A Fidel Castro se le temió en la isla. Los cubanos del siseo bajo la radio encendida, se lamentaban que creara un sistema totalitario de partido único. Los que ponían el aire acondicionado para murmurar, de las medidas de represión contra la disidencia y del rotundo fracaso económico. Muchos no se atrevían a citar su nombre, y estiraban una barba imaginaria o hablaban del Caballo, volviendo el rostro a izquierda y derecha antes de pronunciar el mote. En Cuba se sabía todo, se escuchaba todo y no se decía nada.
Los defensores del eterno “Comandante en Jefe” vestido de verde olivo, sus admiradores, destacaban que elevó los índices de salud de Cuba al nivel de los del primer mundo, que erradicó el analfabetismo, desarrolló la cultura y el deporte, algo inaudito en un país tan empobrecido donde el principal valor ha sido - y es- el coraje y el magnetismo de su gente.
Finaliza una época, la que se inició cuando Fidel y sus hombres - tras 25 meses de lucha guerrillera en la Sierra Maestra- derrocan la dictadura de Fulgencio Batista, sobreviven a una decena de cambios presidenciales en Estados Unidos, a la invasión de Bahía de Cochinos de 1961, a la crisis de los misiles de 1962, al embargo impuesto por Washington casi desde el inicio de la Revolución en 1959, a la caída del muro de Berlín y a la desintegración de la Unión Soviética. Una época marcada por la diáspora de más de un millón y medio de cubanos que abandonan la isla por razones políticas y económicas.
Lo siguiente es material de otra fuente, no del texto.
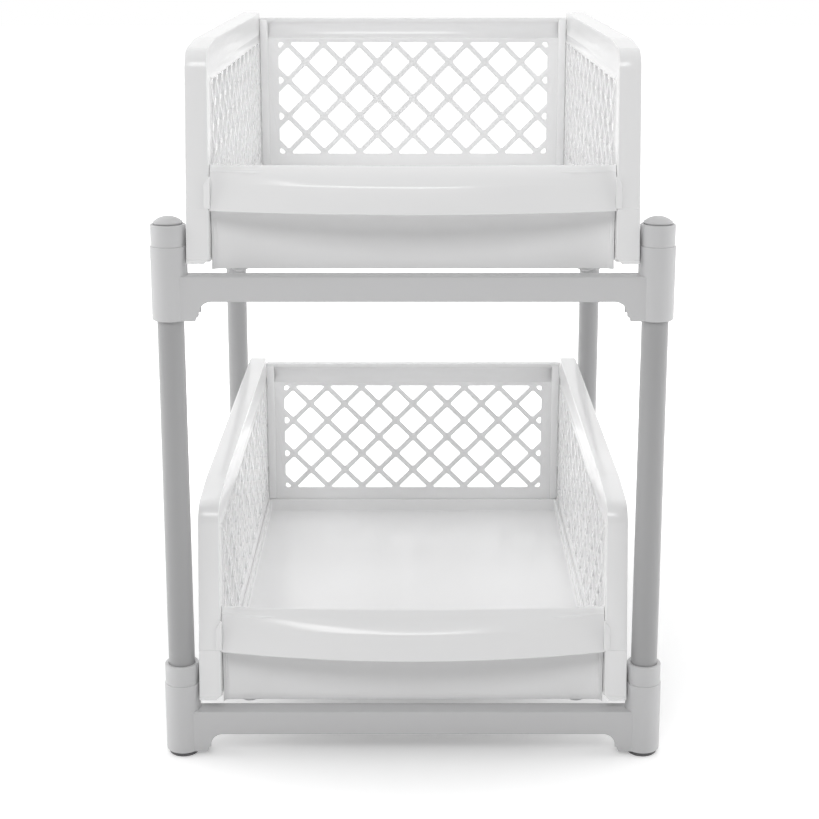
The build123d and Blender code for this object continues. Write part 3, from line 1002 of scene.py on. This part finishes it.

Aún conservo algunos de los libros que me obsequió en su nombre Gallego Fernández: Fidel y la religión, La edad de oro de José Martí, El asalto al cuartel de Moncada…Y las horas de conversación con cubanos de dentro y cubanos de fuera, el sentimiento por su música y sus maravillosos paisajes. La razón de ese afecto de los canarios por la “perla del Caribe”, surgió un día hablando con Eusebio Leal, el historiador de La Habana, cuando sonreímos al decir casi al unísono que Cuba y Canarias son primas hermanas.
Con Fidel muere un líder de personalidad aplastante, el presidente de los discursos maratonianos, omnipresente en la historia de la Isla y en el concierto del mundo, personaje clave de los siglos XX y XXI, un hombre rodeado de leyenda al que cada cubano le pondrá en su tumba el epílogo que su corazón le dicte.